Most importantly, though, Kooya aspires to elevate Filipino food and transform it into a cuisine worth dressing up for, by making it more than a pang-patawid, or quick-to-get-by, meal. Camille is candid when she says she wants people to consider going for it “even for special occasions”, and that she hopes Kooya will be a step towards Filipino food enjoying the same international adoration as other South-East Asian cuisines.
In Tagalog, “kuya” is a term of endearment for an elder brother. “We called the restaurant Kooya because it’s like the big brother of our other restaurants,” says Camille.
The restaurant is on the ground floor of Jannah Place hotel and has been designed by a team of Filipino designers led by Gabriel Lichauco. The greenhouse-esque space is punctuated with a plethora of plants interspersed with canvas illustrations by Filipino illustrator Ken Alonzo, while the ambience exudes a hip beach vibe.

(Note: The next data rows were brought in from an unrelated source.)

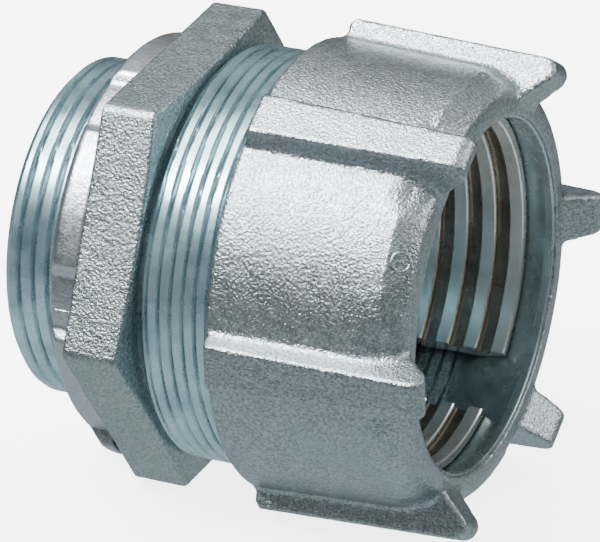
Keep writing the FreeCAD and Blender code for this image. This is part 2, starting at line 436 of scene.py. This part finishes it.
def hollow(x, angle):
    """Depth in mm of the dents in the nut's shoulder, close to each rib."""
    from_rib = np.abs(np.mod(angle - RIB_PHASE + 30, 60) - 30)
    beside = np.clip(1 - np.abs(from_rib - 10) / 6, 0, 1)
    along = np.clip(1 - np.abs(x - SHOULDER_X - 2.2) / 2.6, 0, 1)
    return 0.7 * beside * along


def pad_field(x, r, angle):
    """Three flat pads standing on the nut's shoulder between ribs."""
    best = np.full(x.shape, 1e3)
    slope = (SHOULDER_R - RIM_R) / (NUT_FRONT - SHOULDER_X)
    top = (r - RIM_R - 1.9) + slope * 0.95 * (x - NUT_FRONT + 0.4)
    for middle, half in PADS:
        off = np.abs(np.mod(angle - middle + 180, 360) - 180) - half
        best = np.minimum(best, off * np.radians(1) * 28)
    pad = smooth_max(best, top * 0.75, 0.25)
    pad = smooth_max(pad, slab(x, NUT_FRONT - 3.7, NUT_FRONT - 0.2), 0.25)
    return smooth_max(pad, 25.5 - r, 0.3)


def hexagon_field():
    """Field of the wrench hexagon: rounded corners, soft edges and a dished face towards the gland."""
    flat_r = HEX_CORNER_R * math.cos(math.radians(30))
    dish = (HEX_THICKNESS - HEX_CORNER_THICKNESS) / (HEX_CORNER_R - flat_r)

    def field(x, y, z):
        r, angle = around(y, z)
        off = np.radians(np.mod(angle - HEX_PHASE, 60) - 30)
        flats = r * np.cos(off) - flat_r - 0.12
        beside = r * np.cos(np.radians(60) - np.abs(off)) - flat_r - 0.12
        sides = smooth_max(flats, beside, 0.8)
        front = (x - HEX_THICKNESS + dish * np.clip(r - flat_r, 0, None))
        ends = np.maximum(front, 0.02 - x)
        return np.maximum(smooth_max(sides, ends, 0.45), 26.5 - r)
    return field


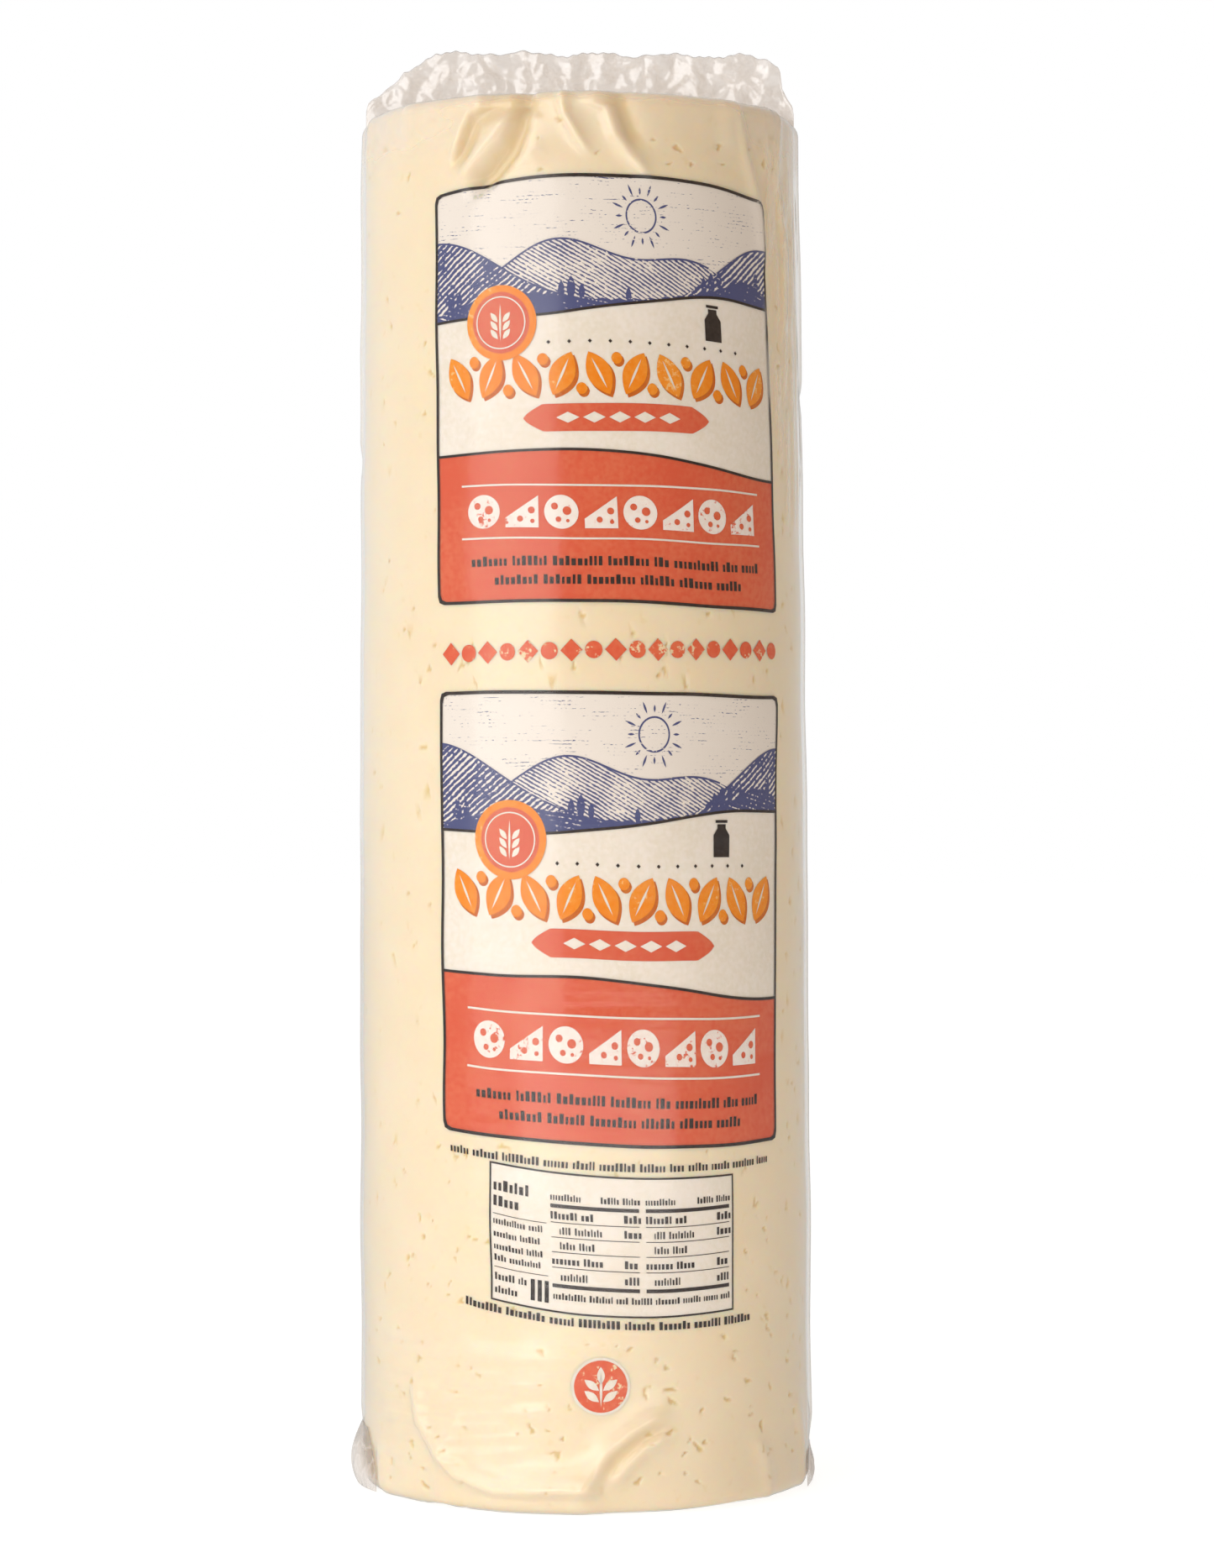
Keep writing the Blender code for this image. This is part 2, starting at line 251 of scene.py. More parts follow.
def on_head(side_height):
    return side_height >= (LOG_HEIGHT - HEAD_ROUND) * 0.9999


def log_grid(name, columns, rows, profile, front_crowding, wanted, cuts):
    """A grid that closes round the log, cut finer on the side where it is wanted, and its points' places."""
    piece = add_grid(name, columns, rows)
    arc, share, _, side_height, height = log_places(read_points(piece), profile, front_crowding)
    refine(piece, wanted(arc, side_height, height) & (share == 1), cuts)
    return piece, *log_places(read_points(piece), profile, front_crowding)


def log_skin(arc, share, inset, side_height, height, out, rise):
    """The points of a skin that lies `out` over the film all round the log, with `rise` more on the head."""
    side = side_radius(side_height) + side_relief(arc, side_height) * ease(share, 0.82, 1.0)
    foot = side_height <= FOOT_ROUND * 1.0001
    round_size = np.where(foot, FOOT_ROUND, HEAD_ROUND)
    flat_radius = (side - round_size) * share
    radius = np.where(share < 1, flat_radius, side - inset + out * (1 - inset / round_size))
    lift = HEEL_LIFT * bell(beside(arc, HEEL_MIDDLE), HEEL_HALF_WIDTH)
    lift += NOTCH_LIFT * bell(beside(arc, NOTCH_MIDDLE), NOTCH_HALF_WIDTH)
    under = np.where(foot, inset / FOOT_ROUND * lift * ease(share, 0.84, 1.0), 0.0)
    z = np.where(foot, np.maximum(height, under) - out * inset / FOOT_ROUND, height)
    z = np.maximum(0.0, np.where(on_head(side_height), height + (out + rise) * inset / HEAD_ROUND, z))
    angle = arc / ARC_RADIUS
    lean = HEAD_LEAN * np.clip(height / LOG_HEIGHT, 0, 1)
    return np.stack([lean + radius * np.sin(angle), -radius * np.cos(angle), z], axis=1)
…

A hapag-kainan for everyone
Anglo believes progressive Filipino cooking is one that does not compromise, but instead respects the (often long) hours and patience it takes to produce a dish. “I try to cook out of the box, but at the same time respect the traditions, foundations and essence of the food.”
The chef takes heavy inspiration from his hometown’s Negrense cuisine, yet has a contemporary approach, in that he accentuates traditional flavour profiles by adapting techniques and flavours from his travels.
The chef can often be found shopping for ingredients in Karama, where he seeks out ingredients from non-Philippine importers. He admits it was initially challenging to work with overseas ingredients, but that now he feels joy and excitement in discovering and experimenting with tantalising new flavours in his dishes.
Accordingly, the Kooya menu boasts Filipino classics with modern twists. A scrumptious standout is the beef caldereta, a stew traditionally served with a spicy tomato sauce. Anglo’s braised beef belly version is updated by grilling the tomatoes and frying the potatoes.
Another hit is the Negrense classic chicken inasal, or grilled chicken, marinated at Kooya in coconut vinegar, lemongrass and annatto. For dessert, guests are treated to a warm piaya, a freshly baked flatbread filled with palm sugar.